- **Source data**
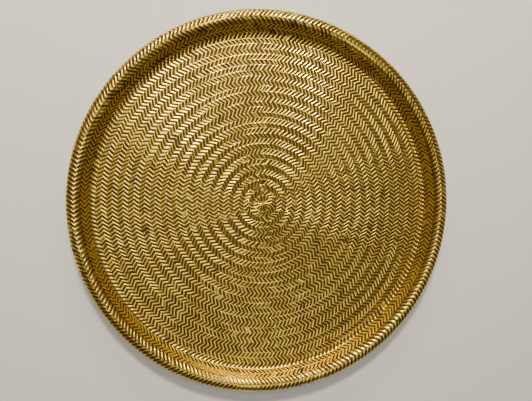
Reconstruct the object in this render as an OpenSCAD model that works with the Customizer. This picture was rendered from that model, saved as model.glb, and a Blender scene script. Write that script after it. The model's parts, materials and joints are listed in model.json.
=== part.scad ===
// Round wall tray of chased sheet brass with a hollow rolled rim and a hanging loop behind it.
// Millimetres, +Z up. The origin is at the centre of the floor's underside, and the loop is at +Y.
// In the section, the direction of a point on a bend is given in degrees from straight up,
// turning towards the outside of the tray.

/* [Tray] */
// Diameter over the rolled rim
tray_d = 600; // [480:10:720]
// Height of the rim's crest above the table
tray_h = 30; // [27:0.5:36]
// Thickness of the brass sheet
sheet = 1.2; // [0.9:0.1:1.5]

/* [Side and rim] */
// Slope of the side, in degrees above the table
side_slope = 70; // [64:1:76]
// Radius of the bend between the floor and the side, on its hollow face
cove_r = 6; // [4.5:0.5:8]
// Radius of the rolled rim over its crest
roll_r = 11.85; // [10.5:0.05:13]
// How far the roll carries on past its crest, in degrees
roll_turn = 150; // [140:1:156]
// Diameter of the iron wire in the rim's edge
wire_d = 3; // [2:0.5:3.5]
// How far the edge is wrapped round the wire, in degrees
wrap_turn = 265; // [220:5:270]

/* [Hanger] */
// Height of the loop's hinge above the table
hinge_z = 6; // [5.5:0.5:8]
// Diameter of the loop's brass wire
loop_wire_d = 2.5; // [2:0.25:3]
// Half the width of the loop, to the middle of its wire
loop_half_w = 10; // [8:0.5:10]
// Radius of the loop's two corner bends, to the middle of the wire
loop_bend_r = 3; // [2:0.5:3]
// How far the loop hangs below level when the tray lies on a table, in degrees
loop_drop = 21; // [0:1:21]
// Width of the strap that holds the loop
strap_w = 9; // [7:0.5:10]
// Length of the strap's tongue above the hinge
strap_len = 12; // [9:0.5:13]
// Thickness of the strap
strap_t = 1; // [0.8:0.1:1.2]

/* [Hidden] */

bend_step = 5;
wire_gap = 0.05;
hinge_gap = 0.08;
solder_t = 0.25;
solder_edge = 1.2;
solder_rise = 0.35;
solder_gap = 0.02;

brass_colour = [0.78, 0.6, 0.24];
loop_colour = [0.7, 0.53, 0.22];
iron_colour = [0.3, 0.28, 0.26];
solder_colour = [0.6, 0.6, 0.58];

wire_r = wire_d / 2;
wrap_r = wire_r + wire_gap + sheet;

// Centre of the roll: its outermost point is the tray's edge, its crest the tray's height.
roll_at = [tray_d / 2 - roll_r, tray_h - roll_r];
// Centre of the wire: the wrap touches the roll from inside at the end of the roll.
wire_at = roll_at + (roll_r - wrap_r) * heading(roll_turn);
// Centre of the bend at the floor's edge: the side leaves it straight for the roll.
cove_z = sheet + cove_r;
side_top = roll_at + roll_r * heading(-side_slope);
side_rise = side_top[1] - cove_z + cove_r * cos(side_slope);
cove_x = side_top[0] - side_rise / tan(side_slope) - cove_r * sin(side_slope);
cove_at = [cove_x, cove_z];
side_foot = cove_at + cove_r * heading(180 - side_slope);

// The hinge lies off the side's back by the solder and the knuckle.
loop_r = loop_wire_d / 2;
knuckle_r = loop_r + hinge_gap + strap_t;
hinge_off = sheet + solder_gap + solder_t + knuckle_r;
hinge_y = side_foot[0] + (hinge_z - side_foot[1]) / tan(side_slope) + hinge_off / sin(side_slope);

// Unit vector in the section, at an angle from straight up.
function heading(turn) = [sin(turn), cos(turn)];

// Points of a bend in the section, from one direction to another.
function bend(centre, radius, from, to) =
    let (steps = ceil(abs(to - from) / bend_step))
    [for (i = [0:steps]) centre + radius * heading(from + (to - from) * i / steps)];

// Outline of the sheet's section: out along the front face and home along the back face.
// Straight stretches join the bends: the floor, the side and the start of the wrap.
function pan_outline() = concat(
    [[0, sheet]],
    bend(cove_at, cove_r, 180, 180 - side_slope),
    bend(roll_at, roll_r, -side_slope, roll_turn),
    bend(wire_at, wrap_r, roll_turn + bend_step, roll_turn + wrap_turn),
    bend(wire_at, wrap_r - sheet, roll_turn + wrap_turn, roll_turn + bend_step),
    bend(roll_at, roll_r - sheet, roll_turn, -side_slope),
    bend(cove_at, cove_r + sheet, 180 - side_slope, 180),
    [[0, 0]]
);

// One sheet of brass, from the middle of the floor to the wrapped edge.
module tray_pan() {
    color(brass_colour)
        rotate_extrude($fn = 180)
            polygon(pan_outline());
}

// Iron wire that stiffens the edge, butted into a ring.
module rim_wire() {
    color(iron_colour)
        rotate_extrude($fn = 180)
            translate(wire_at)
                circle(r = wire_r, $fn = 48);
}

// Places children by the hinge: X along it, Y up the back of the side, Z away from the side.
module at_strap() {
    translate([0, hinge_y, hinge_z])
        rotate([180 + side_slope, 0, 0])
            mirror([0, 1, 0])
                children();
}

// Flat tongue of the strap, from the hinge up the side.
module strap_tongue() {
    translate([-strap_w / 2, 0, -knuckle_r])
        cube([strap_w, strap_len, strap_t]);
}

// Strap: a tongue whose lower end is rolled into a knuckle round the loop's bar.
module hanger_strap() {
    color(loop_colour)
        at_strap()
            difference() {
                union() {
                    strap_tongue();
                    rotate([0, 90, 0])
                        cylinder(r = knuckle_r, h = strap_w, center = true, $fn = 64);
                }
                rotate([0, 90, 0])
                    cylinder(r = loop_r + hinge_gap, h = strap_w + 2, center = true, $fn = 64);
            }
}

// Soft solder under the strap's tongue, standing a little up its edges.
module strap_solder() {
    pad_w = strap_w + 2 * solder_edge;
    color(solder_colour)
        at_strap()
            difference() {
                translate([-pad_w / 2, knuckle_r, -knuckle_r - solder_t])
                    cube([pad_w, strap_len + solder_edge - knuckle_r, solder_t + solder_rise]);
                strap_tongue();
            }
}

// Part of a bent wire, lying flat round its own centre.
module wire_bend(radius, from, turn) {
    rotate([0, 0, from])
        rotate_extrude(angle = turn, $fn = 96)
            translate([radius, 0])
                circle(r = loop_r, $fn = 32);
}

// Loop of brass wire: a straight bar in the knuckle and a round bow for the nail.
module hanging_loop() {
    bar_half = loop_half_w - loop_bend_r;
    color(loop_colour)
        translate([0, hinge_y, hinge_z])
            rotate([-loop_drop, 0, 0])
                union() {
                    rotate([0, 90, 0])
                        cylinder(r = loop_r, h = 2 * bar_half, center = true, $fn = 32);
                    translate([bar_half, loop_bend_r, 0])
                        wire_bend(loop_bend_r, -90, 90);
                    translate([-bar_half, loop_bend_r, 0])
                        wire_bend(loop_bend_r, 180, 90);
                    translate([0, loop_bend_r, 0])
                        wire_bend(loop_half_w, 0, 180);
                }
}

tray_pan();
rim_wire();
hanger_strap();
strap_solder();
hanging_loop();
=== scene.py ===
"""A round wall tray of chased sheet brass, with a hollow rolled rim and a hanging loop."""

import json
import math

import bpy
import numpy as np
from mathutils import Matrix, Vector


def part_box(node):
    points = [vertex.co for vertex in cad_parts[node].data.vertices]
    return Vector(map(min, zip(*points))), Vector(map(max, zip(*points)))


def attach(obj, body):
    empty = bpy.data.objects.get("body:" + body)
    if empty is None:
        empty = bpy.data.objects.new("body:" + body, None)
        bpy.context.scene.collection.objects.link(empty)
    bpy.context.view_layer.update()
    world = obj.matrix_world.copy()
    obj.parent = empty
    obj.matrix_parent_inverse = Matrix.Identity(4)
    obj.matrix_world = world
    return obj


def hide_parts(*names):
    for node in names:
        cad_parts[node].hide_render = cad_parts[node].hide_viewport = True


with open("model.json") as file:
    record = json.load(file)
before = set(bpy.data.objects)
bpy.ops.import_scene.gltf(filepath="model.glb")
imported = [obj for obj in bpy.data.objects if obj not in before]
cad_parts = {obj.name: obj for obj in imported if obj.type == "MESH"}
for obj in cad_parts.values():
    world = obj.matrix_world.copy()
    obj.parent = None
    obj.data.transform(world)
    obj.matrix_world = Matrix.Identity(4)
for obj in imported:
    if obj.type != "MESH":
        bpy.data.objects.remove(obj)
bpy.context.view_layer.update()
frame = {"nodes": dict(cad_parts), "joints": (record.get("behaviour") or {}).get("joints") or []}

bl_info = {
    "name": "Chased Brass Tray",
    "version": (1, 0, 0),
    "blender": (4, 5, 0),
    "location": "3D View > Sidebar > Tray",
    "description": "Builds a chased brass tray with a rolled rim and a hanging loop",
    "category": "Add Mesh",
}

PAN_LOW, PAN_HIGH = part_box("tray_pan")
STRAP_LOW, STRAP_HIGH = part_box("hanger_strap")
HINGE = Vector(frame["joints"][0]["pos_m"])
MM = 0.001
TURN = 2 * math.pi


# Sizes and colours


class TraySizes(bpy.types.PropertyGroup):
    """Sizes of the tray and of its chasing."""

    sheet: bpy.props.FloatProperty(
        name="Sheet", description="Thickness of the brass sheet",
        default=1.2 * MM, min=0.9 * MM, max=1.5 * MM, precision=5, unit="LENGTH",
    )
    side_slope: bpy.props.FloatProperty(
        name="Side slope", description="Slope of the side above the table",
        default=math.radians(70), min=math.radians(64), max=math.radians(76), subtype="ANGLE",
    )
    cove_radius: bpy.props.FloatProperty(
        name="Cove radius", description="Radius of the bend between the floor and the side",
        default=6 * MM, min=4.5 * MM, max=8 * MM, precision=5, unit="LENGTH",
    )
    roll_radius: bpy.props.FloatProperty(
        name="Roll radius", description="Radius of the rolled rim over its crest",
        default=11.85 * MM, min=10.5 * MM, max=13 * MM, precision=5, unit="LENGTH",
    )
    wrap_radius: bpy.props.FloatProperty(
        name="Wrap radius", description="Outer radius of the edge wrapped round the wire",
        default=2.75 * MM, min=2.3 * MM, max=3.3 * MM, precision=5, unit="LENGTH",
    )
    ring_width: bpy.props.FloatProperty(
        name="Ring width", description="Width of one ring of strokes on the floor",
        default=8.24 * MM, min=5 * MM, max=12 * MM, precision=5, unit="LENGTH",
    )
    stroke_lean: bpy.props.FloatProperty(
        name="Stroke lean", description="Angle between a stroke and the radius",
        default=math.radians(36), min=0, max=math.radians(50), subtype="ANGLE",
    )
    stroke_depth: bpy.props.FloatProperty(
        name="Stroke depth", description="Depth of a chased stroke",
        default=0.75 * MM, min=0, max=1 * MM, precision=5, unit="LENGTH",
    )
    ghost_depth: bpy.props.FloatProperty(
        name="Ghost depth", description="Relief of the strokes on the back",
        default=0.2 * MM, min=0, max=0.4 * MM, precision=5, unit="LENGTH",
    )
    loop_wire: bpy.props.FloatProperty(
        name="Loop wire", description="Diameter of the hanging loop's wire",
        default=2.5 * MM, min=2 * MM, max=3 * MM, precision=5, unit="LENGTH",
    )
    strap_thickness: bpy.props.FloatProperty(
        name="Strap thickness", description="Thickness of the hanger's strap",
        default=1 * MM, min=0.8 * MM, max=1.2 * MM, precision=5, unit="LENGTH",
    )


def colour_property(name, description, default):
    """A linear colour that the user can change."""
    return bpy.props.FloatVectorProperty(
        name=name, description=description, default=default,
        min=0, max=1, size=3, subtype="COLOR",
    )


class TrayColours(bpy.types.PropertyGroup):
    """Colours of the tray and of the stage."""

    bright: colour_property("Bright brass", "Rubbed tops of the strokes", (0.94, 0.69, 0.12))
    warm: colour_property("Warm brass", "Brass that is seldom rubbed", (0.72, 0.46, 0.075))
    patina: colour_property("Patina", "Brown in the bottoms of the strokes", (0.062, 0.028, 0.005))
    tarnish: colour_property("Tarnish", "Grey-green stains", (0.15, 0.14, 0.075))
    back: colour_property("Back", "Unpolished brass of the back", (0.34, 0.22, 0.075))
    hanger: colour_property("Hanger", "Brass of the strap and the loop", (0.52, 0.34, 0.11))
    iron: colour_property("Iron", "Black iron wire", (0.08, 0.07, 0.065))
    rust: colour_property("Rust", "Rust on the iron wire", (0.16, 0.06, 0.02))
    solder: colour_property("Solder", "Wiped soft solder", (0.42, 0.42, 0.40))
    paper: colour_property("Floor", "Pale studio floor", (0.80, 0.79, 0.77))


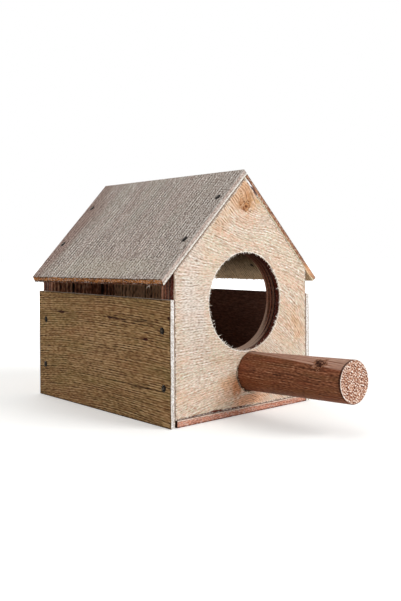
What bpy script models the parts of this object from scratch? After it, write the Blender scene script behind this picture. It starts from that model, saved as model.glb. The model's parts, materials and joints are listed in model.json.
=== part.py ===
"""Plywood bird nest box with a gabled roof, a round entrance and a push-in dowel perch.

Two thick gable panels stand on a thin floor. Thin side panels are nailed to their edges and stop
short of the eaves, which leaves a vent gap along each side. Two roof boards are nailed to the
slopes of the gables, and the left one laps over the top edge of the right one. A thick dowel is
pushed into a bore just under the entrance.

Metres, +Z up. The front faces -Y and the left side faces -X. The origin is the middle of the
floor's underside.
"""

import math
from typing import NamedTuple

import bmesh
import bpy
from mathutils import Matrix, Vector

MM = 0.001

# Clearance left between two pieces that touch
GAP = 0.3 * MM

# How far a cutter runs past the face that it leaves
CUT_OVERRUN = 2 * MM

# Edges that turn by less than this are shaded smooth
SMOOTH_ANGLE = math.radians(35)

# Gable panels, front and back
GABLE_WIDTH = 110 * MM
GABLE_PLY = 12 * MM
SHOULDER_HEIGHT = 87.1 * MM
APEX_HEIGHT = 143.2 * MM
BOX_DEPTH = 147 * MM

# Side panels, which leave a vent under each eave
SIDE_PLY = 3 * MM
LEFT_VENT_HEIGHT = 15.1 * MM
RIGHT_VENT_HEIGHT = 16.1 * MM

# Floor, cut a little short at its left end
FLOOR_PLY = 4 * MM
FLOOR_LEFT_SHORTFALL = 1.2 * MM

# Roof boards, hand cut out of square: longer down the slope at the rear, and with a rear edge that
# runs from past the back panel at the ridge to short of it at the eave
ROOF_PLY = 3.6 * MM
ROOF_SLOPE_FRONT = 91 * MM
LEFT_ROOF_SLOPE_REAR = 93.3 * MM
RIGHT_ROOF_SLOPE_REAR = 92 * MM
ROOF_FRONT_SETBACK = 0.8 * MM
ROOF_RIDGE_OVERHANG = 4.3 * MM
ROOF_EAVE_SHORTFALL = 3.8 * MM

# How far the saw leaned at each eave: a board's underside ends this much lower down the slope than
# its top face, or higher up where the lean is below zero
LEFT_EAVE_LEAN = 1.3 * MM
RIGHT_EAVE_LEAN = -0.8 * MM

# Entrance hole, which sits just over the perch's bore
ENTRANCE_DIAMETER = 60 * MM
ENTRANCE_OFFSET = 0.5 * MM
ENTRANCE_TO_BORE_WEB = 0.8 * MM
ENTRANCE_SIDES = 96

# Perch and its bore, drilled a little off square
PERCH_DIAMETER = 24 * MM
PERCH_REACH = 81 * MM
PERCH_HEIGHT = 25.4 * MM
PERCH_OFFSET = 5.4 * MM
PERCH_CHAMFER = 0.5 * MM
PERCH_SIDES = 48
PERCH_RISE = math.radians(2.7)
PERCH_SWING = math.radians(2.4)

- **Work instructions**
Of all the entries above, repeat only the lines from the line that has "for the nail." to the line that has "cad_parts[node].hide_render = cad_parts[node].hide_viewport", both lines included, exactly.

- **Complete answer**
// Loop of brass wire: a straight bar in the knuckle and a round bow for the nail.
module hanging_loop() {
    bar_half = loop_half_w - loop_bend_r;
    color(loop_colour)
        translate([0, hinge_y, hinge_z])
            rotate([-loop_drop, 0, 0])
                union() {
                    rotate([0, 90, 0])
                        cylinder(r = loop_r, h = 2 * bar_half, center = true, $fn = 32);
                    translate([bar_half, loop_bend_r, 0])
                        wire_bend(loop_bend_r, -90, 90);
                    translate([-bar_half, loop_bend_r, 0])
                        wire_bend(loop_bend_r, 180, 90);
                    translate([0, loop_bend_r, 0])
                        wire_bend(loop_half_w, 0, 180);
                }
}

tray_pan();
rim_wire();
hanger_strap();
strap_solder();
hanging_loop();
=== scene.py ===
"""A round wall tray of chased sheet brass, with a hollow rolled rim and a hanging loop."""

import json
import math

import bpy
import numpy as np
from mathutils import Matrix, Vector


def part_box(node):
    points = [vertex.co for vertex in cad_parts[node].data.vertices]
    return Vector(map(min, zip(*points))), Vector(map(max, zip(*points)))


def attach(obj, body):
    empty = bpy.data.objects.get("body:" + body)
    if empty is None:
        empty = bpy.data.objects.new("body:" + body, None)
        bpy.context.scene.collection.objects.link(empty)
    bpy.context.view_layer.update()
    world = obj.matrix_world.copy()
    obj.parent = empty
    obj.matrix_parent_inverse = Matrix.Identity(4)
    obj.matrix_world = world
    return obj


def hide_parts(*names):
    for node in names:
        cad_parts[node].hide_render = cad_parts[node].hide_viewport = True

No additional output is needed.